## Description of the task
Count how many lines mention the word "axes". Write that number alone.

## Dataset section
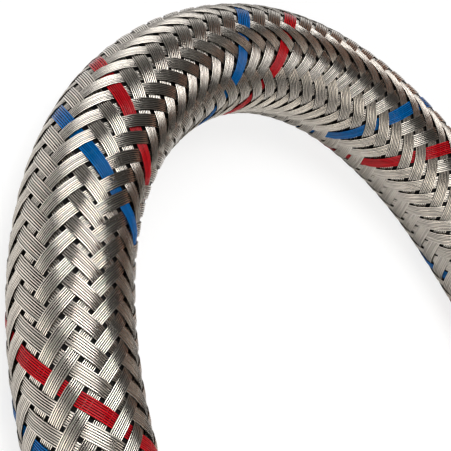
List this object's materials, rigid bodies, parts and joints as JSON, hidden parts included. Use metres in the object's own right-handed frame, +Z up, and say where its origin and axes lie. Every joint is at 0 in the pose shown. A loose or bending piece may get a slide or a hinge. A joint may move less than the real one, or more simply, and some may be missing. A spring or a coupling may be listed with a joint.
{
  "type": "flexible hose connector",
  "caption": "Flexible water connector: rubber hose in a woven stainless braid with a red and a blue plait, bent in an arch, with crimped ferrules and swivel union nuts.",
  "frame": {"origin": "on the floor, midway between the two end fittings, which lie side by side", "axes": "+Z up from the floor, +Y from the fittings towards the arch of the hose, +X from the inlet fitting to the outlet fitting; both nuts open towards -Y"},
  "size_m": [0.1138, 0.1327, 0.024],
  "materials": {
    "stainless_braid": "bare drawn stainless wire, bright, with one red and one blue plait of glossy filament",
    "epdm_rubber": "matt black",
    "stainless_sleeve": "drawn stainless tube, satin, crimped",
    "nickel_plate": "turned brass, nickel-plated, bright"
  },
  "bodies": {
    "hose": {"inner_tube": "epdm_rubber", "braid": "stainless_braid", "inlet_nipple": "nickel_plate", "inlet_ferrule": "stainless_sleeve", "inlet_washer": "epdm_rubber", "outlet_nipple": "nickel_plate", "outlet_ferrule": "stainless_sleeve", "outlet_washer": "epdm_rubber"},
    "inlet_nut": {"inlet_nut": "nickel_plate"},
    "outlet_nut": {"outlet_nut": "nickel_plate"}
  },
  "joints": [
    {"name": "inlet_nut_spin", "type": "hinge", "parent": "hose", "child": "inlet_nut", "pos_m": [-0.043, -0.0106, 0.012], "axis": [0, -1, 0], "continuous": true},
    {"name": "outlet_nut_spin", "type": "hinge", "parent": "hose", "child": "outlet_nut", "pos_m": [0.043, -0.0106, 0.012], "axis": [0, -1, 0], "continuous": true}
  ]
}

## The result
2